The beginning of the year 1864 found the Eighty-sixth regiment in camp at McAfee's church, busily engaged in building shanties and preparing for the winter, which was extremely cold and disagreeable. These rude habitations were soon made comfortable, and had we been well provided with provisions and clothing, everything would have passed off gay and lively. Eighteen hundred and sixty-three passed away, taking with it many fond recollections, and many, too, that were not pleasant. The hardships and privations we were called upon to endure, together with our successes and pleasures, seemed now to be nothing more than an apologue of which the moral is the only reliable feature. There was good cause for rejoicing, for success had attended our arms on land and sea. The Mississippi had been opened, and the enemy amazingly defeated at every point in the South-west.

Our encampment on the Chickamauga battle-ground had a fine location, and possessed many advantages in wood and water. A deal of pains and labor was taken to make this camp comfortable and healthy. Green trees were set out in front of the company grounds, which beautified and made them enchanting.

This vicinity of the South is noted for its grand natural scenery, nowhere to be surpassed. We read of the romantic scenery of the Oriental world—of the versatility of Italia's summer winds—of the magic charms of her hills, her rills, and dales; but the realities here presented are more enchanting than the probabilities of a might be in other parts of the world. From the heights of Lookout mountain the country around has the appearance of one vast field of ridges, tending in their direction from north to south. This mountain is 2,500 feet above the level of the Tennessee, and from the Point of Rocks, a man in the valley below appears to be no larger than one's thumb, and a train of cars gliding along at its base has the appearance of tiny toys. Chattanooga, a distance of more than five miles, seems to lie directly at its base. The first range of ridges to the eastward of Lookout range is known as Missionary Ridge. The next in succession are the Pea Vine, Pigeon, Taylor's, and Rocky Face.

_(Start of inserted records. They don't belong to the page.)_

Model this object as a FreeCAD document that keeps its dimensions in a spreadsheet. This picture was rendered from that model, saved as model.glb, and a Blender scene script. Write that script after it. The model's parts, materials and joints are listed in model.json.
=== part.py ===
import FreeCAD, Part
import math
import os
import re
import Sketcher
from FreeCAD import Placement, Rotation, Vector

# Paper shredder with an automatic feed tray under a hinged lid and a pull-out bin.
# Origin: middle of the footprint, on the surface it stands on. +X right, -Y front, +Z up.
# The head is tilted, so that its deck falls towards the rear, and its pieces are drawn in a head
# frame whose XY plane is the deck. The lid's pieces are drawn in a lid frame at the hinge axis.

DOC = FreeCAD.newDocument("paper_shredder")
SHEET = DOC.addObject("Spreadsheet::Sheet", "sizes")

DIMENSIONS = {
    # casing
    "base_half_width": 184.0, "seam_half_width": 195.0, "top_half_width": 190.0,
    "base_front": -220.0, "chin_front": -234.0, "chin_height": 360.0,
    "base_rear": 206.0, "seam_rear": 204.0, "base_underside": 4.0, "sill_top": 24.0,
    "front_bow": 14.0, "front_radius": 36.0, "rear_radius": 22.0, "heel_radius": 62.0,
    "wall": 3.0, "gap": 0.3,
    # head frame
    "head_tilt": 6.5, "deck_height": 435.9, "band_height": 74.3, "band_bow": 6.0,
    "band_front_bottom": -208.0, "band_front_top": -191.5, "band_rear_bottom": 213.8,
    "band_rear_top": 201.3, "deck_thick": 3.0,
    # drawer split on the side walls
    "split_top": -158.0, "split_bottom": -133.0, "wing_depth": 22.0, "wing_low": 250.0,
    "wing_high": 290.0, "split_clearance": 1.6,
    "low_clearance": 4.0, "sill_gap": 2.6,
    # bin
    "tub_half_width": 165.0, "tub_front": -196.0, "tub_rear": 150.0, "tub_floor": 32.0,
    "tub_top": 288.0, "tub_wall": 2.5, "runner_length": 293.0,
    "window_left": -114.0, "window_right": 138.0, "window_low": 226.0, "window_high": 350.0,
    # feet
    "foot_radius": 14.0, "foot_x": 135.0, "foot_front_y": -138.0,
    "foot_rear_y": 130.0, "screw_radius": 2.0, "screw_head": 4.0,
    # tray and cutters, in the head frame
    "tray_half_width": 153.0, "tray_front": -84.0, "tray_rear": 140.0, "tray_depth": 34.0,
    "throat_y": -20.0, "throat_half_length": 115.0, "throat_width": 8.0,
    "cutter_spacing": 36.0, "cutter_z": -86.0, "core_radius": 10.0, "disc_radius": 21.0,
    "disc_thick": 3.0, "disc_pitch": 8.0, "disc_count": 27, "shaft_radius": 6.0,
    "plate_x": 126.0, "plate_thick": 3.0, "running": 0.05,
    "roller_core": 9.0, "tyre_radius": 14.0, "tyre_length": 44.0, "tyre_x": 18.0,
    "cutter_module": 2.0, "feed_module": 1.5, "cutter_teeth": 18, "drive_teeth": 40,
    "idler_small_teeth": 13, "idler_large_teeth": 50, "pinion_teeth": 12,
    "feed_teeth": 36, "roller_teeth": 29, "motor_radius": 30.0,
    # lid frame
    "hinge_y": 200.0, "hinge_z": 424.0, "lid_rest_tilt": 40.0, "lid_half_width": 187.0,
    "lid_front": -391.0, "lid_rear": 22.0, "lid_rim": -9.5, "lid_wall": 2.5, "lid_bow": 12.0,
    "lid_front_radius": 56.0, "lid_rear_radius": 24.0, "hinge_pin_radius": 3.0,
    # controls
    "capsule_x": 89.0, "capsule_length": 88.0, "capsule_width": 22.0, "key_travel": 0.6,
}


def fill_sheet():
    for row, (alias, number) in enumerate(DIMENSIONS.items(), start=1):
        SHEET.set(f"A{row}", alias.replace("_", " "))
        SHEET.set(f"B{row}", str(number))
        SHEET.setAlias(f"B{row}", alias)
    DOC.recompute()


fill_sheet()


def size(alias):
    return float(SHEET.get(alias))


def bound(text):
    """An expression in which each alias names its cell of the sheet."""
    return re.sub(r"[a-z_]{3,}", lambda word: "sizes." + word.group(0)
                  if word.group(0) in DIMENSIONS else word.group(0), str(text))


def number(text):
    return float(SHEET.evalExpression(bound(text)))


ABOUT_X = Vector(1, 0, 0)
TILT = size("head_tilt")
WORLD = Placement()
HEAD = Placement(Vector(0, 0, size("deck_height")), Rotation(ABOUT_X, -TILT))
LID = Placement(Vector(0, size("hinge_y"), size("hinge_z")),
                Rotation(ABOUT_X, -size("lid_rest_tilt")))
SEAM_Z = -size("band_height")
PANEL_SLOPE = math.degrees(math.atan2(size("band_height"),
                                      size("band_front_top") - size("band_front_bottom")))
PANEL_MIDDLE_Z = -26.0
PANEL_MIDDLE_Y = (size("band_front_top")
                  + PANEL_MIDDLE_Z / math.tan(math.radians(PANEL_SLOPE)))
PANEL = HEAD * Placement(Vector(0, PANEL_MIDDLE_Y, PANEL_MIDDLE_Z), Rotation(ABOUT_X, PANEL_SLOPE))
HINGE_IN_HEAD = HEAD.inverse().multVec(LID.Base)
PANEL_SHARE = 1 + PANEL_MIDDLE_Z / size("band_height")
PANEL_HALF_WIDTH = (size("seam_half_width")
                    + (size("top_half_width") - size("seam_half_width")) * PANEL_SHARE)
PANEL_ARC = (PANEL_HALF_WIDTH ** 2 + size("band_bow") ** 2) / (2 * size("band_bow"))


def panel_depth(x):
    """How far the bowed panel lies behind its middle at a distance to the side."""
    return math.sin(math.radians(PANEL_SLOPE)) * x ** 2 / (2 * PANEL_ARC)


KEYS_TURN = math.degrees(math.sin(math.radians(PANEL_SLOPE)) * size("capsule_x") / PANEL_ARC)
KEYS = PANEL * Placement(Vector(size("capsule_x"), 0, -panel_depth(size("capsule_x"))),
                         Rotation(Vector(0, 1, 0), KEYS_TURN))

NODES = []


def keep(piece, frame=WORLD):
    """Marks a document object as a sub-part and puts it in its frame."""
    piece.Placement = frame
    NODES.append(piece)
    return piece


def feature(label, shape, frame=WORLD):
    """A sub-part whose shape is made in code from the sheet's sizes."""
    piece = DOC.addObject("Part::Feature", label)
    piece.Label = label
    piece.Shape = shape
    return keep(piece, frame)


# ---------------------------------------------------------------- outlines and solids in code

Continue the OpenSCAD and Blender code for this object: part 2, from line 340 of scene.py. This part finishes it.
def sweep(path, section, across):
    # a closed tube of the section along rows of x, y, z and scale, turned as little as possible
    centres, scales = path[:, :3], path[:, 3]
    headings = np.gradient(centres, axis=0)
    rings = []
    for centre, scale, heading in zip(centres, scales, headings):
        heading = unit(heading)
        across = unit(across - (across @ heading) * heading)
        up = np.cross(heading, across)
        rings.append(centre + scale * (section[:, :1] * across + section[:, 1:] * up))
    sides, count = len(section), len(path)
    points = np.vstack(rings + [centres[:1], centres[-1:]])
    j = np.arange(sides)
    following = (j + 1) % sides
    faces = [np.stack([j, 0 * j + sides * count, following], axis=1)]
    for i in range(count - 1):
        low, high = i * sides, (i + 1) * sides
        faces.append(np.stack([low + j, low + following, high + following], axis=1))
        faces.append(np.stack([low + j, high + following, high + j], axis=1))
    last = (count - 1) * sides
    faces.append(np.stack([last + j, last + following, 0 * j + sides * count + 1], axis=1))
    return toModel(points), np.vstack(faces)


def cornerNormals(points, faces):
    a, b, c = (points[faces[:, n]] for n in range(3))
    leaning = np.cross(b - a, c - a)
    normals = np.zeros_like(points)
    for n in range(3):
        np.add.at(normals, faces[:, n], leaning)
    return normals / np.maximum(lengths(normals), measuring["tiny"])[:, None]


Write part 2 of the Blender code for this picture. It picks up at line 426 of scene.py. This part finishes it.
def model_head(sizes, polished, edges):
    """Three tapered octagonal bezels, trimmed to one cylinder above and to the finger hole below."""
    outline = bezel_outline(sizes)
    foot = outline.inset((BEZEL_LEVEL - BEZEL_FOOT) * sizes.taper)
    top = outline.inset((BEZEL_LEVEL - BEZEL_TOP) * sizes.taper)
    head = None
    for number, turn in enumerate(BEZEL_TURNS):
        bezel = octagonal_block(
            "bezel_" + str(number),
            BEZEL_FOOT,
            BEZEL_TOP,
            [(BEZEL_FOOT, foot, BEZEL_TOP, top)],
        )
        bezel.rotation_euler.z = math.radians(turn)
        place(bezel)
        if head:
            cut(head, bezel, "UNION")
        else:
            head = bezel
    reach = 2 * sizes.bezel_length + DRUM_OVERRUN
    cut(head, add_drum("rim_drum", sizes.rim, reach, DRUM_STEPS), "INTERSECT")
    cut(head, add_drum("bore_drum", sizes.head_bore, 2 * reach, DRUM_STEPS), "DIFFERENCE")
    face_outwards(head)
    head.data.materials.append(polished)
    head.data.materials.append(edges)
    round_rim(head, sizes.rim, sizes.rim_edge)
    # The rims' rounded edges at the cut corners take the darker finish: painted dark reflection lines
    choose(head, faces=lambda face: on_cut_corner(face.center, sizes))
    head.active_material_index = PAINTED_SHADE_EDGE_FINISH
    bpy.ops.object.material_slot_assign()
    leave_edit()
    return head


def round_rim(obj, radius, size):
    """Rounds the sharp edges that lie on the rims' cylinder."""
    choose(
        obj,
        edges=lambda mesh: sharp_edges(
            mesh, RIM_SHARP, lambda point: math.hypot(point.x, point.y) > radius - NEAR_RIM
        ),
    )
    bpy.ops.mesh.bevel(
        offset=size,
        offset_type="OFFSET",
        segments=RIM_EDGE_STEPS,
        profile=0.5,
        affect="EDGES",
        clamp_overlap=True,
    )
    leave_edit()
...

Missionary Ridge, the scene of Bragg's disaster, breaks off from its regular course at Rossville, in a curve to the eastward, striking the river some five miles above Chattanooga, thus forming on the south and south-east a perfect wall of natural defenses, upon which, for two months, lay the besieging forces of the Confederate army. To complete the semicircle of walls around Chattanooga on the south side of the river, Lookout mountain stands in its huge dimensions, a key to the South-west.

In the Chickamauga valley, on the south-east side of Missionary Ridge, from McAfee's church to Lee and Gordon's Mills, is the site of the Chickamauga battle-field.

That place, even when we went there to camp, more than three months after the battle, presented a repulsive sight. The enactment of that terrible conflict, when leaden rain fell thick and fast around us, when the dying were gasping in the last agonies of death, when wounded and dead men covered the gory field, and the terrible thought of immediate danger crowded our minds,—produced not half the emotions of human misery that were experienced nearly four months afterwards when we viewed the same field. Here and there could be seen the putrified form of a human creature in Union garb. Sometimes the skull and other members of the body were seen detached along the road-side or on a stump, having been taken from their peaceful repose by ruthful hands or hungry dogs.

The entire field was yet cumbered with great numbers of our dead, and, in most cases, the flesh had fallen from the bones, leaving nothing but the mere skeleton. Years hence, children yet unborn will find, in their sports upon this field, a skull or a bone of these poor victims, and wonder and ask what it is; then, some grandfather will tell them of the great battle of Chickamauga.